Getting Beyond the Box – Offloading to a Cluster or Cloud

 

All methods of offloading Excel to increase performance require a resource to offload to. Most of what has been described has been offloading to a Microsoft Windows Server High Performance Computing (HPC) cluster. This is the simplest approach for a user to use HPC Services for Excel, in particular if the user is part of the same corporate network as the cluster. The implementation is simpler and there is minimal/no concern over security. Another option is to offload to a local HPC cluster, in particular connect and offload to a local HPC Server headnode which in turn offloads the work to Azure based compute nodes. This provides a great deal of flexibility for scaling in particular if the local HPC cluster is used heavily and doesn’t provide the resources needed to achieve the user’s desired performance. A third option is to offload computations directly to Azure. This requires a HPC cluster to be configured in Azure including a head node and (one or more) compute nodes. The Excel client would connect to and offload work to the Azure cloud based HPC cluster in a similar manner in which it would utilize a local HPC cluster.
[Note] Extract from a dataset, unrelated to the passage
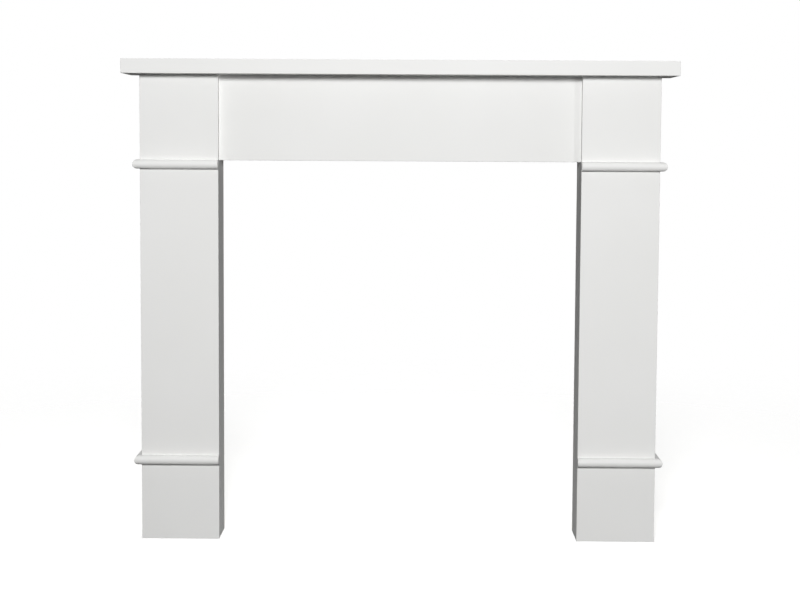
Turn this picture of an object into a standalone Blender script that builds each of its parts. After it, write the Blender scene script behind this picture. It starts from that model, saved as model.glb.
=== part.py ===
"""A plain fireplace mantel for a dolls' house, in thin sheet wood. Metres, +Z up, front at -Y."""

import math

import bmesh
import bpy

MM = 0.001

# Overall size
shelf_width = 114.3 * MM
overall_height = 100.4 * MM
shelf_thickness = 3.0 * MM
shelf_side_overhang = 3.3 * MM
shelf_front_overhang = 3.3 * MM

# Legs and frieze
leg_width = 16.25 * MM
leg_depth = 9.2 * MM
board = 1.6 * MM
frieze_height = 17.7 * MM
arris = 0.12 * MM  # sanded edge on every painted board

# Half-round beads
bead_height = 1.9 * MM
bead_projection = 1.4 * MM
bead_above_frieze_edge = 0.1 * MM  # the upper bead's top laps past the frieze's lower edge
lower_bead_height = 16.85 * MM  # centre of the bead above the floor
bead_steps = 14

# Hidden joinery
top_block_height = 12.0 * MM
rail_height = 8.0 * MM
foot_block_height = 8.0 * MM
foot_block_lift = 0.4 * MM  # the boards bear on the floor, not the block
dowel_diameter = 1.6 * MM
dowel_in_block = 6.0 * MM
dowel_in_shelf = 2.0 * MM
dowel_end_gap = 0.2 * MM
dowel_inset = 3.2 * MM  # from each end of the top block

# Clearances
glue_line = 0.05 * MM
dowel_clearance = 0.05 * MM
cutter_overrun = 1.0 * MM

# Worked out from the sizes above
overall_depth = shelf_front_overhang + leg_depth
front_y = shelf_front_overhang - overall_depth / 2  # plane of the leg faces
back_y = overall_depth / 2
side_front_y = front_y + board + glue_line
leg_top = overall_height - shelf_thickness - glue_line
outer_x = shelf_width / 2 - shelf_side_overhang
inner_x = outer_x - leg_width
block_outer_x = outer_x - board - glue_line
block_inner_x = inner_x + board + glue_line
block_bottom = leg_top - top_block_height
frieze_bottom = leg_top - frieze_height
upper_bead_height = frieze_bottom + bead_above_frieze_edge - bead_height / 2
frieze_back_y = side_front_y + board
top_block_front_y = frieze_back_y + glue_line
dowel_y = (top_block_front_y + back_y) / 2


def make_material(name, colour, roughness):
    material = bpy.data.materials.new(name)
    material.use_nodes = True
    shader = material.node_tree.nodes["Principled BSDF"]
    shader.inputs["Base Color"].default_value = (*colour, 1)
    shader.inputs["Roughness"].default_value = roughness
    shader.inputs["Metallic"].default_value = 0
    return material


def add_object(name, bm, material, location=(0, 0, 0)):
    """Turns the bmesh into a named object that hangs from the mantel's empty."""
    bmesh.ops.recalc_face_normals(bm, faces=bm.faces)
    mesh = bpy.data.meshes.new(name)
    bm.to_mesh(mesh)
    bm.free()
    obj = bpy.data.objects.new(name, mesh)
    obj.location = location
    obj.parent = mantel
    obj.data.materials.append(material)
    bpy.context.collection.objects.link(obj)
    return obj


def add_board(name, low, high, material, edge=0.0):
    """A rectangular board from its lowest corner to its highest, with its edges eased."""
    size = [b - a for a, b in zip(low, high)]
    bm = bmesh.new()
    bmesh.ops.create_cube(bm, size=1)
    bmesh.ops.scale(bm, vec=size, verts=bm.verts)
    centre = [(a + b) / 2 for a, b in zip(low, high)]
    obj = add_object(name, bm, material, centre)
    if edge:
        bevel = obj.modifiers.new("eased edges", "BEVEL")
        bevel.width = edge
        bevel.segments = 2
    return obj


def add_peg(name, x, y, low_z, high_z, radius, material):
    bm = bmesh.new()
    bmesh.ops.create_cone(
        bm, cap_ends=True, segments=24, radius1=radius, radius2=radius, depth=high_z - low_z
    )
    return add_object(name, bm, material, (x, y, (low_z + high_z) / 2))


def drill(obj, x, y, low_z, high_z, material):
    """Bores a dowel hole, with the cutter run past the face that it opens on."""
    radius = dowel_diameter / 2 + dowel_clearance
    cutter = add_peg(f"cutter_{obj.name}_{len(obj.modifiers)}", x, y, low_z, high_z, radius, material)
    cutter.hide_render = True
    cutter.display_type = "WIRE"
    hole = obj.modifiers.new("dowel hole", "BOOLEAN")
    hole.object = cutter
    hole.operation = "DIFFERENCE"
    hole.solver = "EXACT"


def bead_profile(centre_z):
    """(projection, height) points of the bead: a flat back, short flats, and a half-round nose."""
    radius = bead_height / 2
    nose = bead_projection - radius
    points = [(glue_line, centre_z - radius)]
    for step in range(bead_steps + 1):
        angle = math.pi * (step / bead_steps - 0.5)
        points.append((nose + radius * math.cos(angle), centre_z + radius * math.sin(angle)))
    points.append((glue_line, centre_z + radius))
    return points


def add_swept(name, start, end, material):
    """A closed strip between two matching rings of points."""
    bm = bmesh.new()
    rings = [[bm.verts.new(point) for point in ring] for ring in (start, end)]
    count = len(start)
    for i in range(count):
        j = (i + 1) % count
        bm.faces.new((rings[0][i], rings[0][j], rings[1][j], rings[1][i]))
    for ring in rings:
        bm.faces.new(ring)
    return add_object(name, bm, material)


def add_bead(label, side, centre_z, material):
    """The front bead and its return down the outer side, mitred together at the outer corner."""
    where = "left" if side < 0 else "right"
    profile = bead_profile(centre_z)
    mitre = [(side * (outer_x + p - glue_line), front_y - p, z) for p, z in profile]
    cut_end = [(side * inner_x, front_y - p, z) for p, z in profile]
    add_swept(f"{where}_{label}_bead_front", mitre, cut_end, material)
    mitre = [(side * (outer_x + p), front_y - p + glue_line, z) for p, z in profile]
    wall_end = [(side * (outer_x + p), back_y, z) for p, z in profile]
    add_swept(f"{where}_{label}_bead_return", mitre, wall_end, material)


def span(side, near, far):
    """Lowest and highest X of a piece that lies between two distances from the centre line."""
    return sorted((side * near, side * far))


def add_notched_side(name, low_x, high_x):
    """The leg's inner side, notched at the top front corner for the frieze behind the leg face."""
    notch_z = frieze_bottom - glue_line
    outline = [
        (side_front_y, 0),
        (back_y, 0),
        (back_y, leg_top),
        (top_block_front_y, leg_top),
        (top_block_front_y, notch_z),
        (side_front_y, notch_z),
    ]
    add_swept(name, [(low_x, y, z) for y, z in outline], [(high_x, y, z) for y, z in outline], paint)


def add_leg(side):
    where = "left" if side < 0 else "right"
    low, high = span(side, inner_x, outer_x)
    add_board(f"{where}_leg_face", (low, front_y, 0), (high, front_y + board, leg_top), paint, arris)
    low, high = span(side, outer_x - board, outer_x)
    add_board(f"{where}_leg_outer_side", (low, side_front_y, 0), (high, back_y, leg_top), paint, arris)
    low, high = span(side, inner_x, inner_x + board)
    add_notched_side(f"{where}_leg_inner_side", low, high)
    low, high = span(side, block_inner_x, block_outer_x)
    block = add_board(
        f"{where}_top_block", (low, top_block_front_y, block_bottom), (high, back_y, leg_top), bare_wood
    )
    add_board(
        f"{where}_foot_block",
        (low, side_front_y, foot_block_lift),
        (high, back_y, foot_block_lift + foot_block_height),
        bare_wood,
    )
    add_bead("upper", side, upper_bead_height, paint)
    add_bead("lower", side, lower_bead_height, paint)
    for name, x in (
        ("outer", side * (block_outer_x - dowel_inset)),
        ("inner", side * (block_inner_x + dowel_inset)),
    ):
        bottom = leg_top - dowel_in_block
        top = leg_top + glue_line + dowel_in_shelf
        add_peg(f"{where}_{name}_dowel", x, dowel_y, bottom, top, dowel_diameter / 2, dowel_wood)
        drill(block, x, dowel_y, bottom - dowel_end_gap, leg_top + cutter_overrun, bare_wood)
        drill(shelf, x, dowel_y, leg_top - cutter_overrun, top + dowel_end_gap, bare_wood)


for old in list(bpy.data.objects):
    bpy.data.objects.remove(old)

mantel = bpy.data.objects.new("mantel", None)
bpy.context.collection.objects.link(mantel)

paint = make_material("white_painted_wood", (0.83, 0.83, 0.82), 0.5)
bare_wood = make_material("bare_basswood", (0.62, 0.47, 0.3), 0.75)
dowel_wood = make_material("birch_dowel", (0.68, 0.52, 0.33), 0.65)

shelf = add_board(
    "mantel_shelf",
    (-shelf_width / 2, -overall_depth / 2, leg_top + glue_line),
    (shelf_width / 2, back_y, overall_height),
    paint,
    arris,
)
add_board(
    "frieze_board",
    (-block_outer_x, side_front_y, frieze_bottom),
    (block_outer_x, frieze_back_y, leg_top),
    paint,
    arris,
)
add_board(
    "back_rail",
    (-inner_x + glue_line, back_y - board, leg_top - rail_height),
    (inner_x - glue_line, back_y, leg_top),
    bare_wood,
    arris,
)
for side in (-1, 1):
    add_leg(side)
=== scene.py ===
import math

import bmesh
import bpy
from mathutils import Matrix, Vector


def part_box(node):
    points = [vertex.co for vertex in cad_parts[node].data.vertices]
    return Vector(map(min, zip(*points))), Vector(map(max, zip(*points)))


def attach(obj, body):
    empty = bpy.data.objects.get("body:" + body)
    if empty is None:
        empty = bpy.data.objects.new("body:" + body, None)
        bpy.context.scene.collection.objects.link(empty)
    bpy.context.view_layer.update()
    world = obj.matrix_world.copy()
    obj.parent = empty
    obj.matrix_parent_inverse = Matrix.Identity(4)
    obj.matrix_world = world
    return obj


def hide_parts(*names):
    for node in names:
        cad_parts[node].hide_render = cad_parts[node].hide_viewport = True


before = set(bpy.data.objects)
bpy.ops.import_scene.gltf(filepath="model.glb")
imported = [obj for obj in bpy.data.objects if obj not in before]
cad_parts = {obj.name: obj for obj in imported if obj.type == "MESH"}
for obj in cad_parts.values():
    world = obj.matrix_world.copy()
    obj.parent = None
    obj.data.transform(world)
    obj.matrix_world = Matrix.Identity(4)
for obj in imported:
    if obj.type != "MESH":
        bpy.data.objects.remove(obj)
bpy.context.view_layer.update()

mm = 0.001
sharpAngle = math.radians(35)   # a crease past this stays sharp, so eased edges shade round and joints don't
closeEnough = 1e-7              # corners nearer than this are one
sideNames = {"left": -1, "right": 1}


def corners(node):
    low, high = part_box(node)
    return Vector(low), Vector(high)


def hexColour(code):
    # sRGB hex to the linear values that a shader reads
    channels = [int(code[i:i + 2], 16) / 255 for i in (1, 3, 5)]
    linear = [c / 12.92 if c <= 0.04045 else ((c + 0.055) / 1.055) ** 2.4 for c in channels]
    return (*linear, 1)


def addNode(tree, kind, inputs=None, **settings):
    node = tree.nodes.new(kind)
    for key, value in settings.items():
        setattr(node, key, value)
    for key, value in (inputs or {}).items():
        if isinstance(value, bpy.types.NodeSocket):
            tree.links.new(value, node.inputs[key])
        else:
            node.inputs[key].default_value = value
    return node


# materials

paintLook = {
    "colour": "#E8E8E7",
    "shadeColour": "#E3E3E1",  # the faint drift between one spray pass and the next
    "roughness": 0.64,
    "roughnessDrift": 0.06,
    "peelSize": 0.45 * mm,     # orange peel left by the spray gun
    "peelDepth": 0.006 * mm,
    "grainWidth": 0.5 * mm,    # sheet wood's grain, just showing through the paint
    "grainDepth": 0.004 * mm,
    "driftSize": 22 * mm,
    "lapWidth": 0.35 * mm,     # how far the paint wraps round onto the bare back
    "lapWander": 1.5 * mm,     # length of the waves in its ragged edge
    "lapStart": -0.03 * mm,    # where the paint thins out, measured from the back
    "lapEnd": 0.02 * mm,
    "ior": 1.47,
}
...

This third method is will become much simpler to implement in the near future, than it currently is, given the availability of persistent Virtual Machines and VPN capabilities in Azure.

 

Summary

 

It is important in either case that the solution fits in with user’s workflow and user’s environment as seamlessly as possible. They should be able to run the same spreadsheet as before, with minimal interaction, just simply have it run much faster.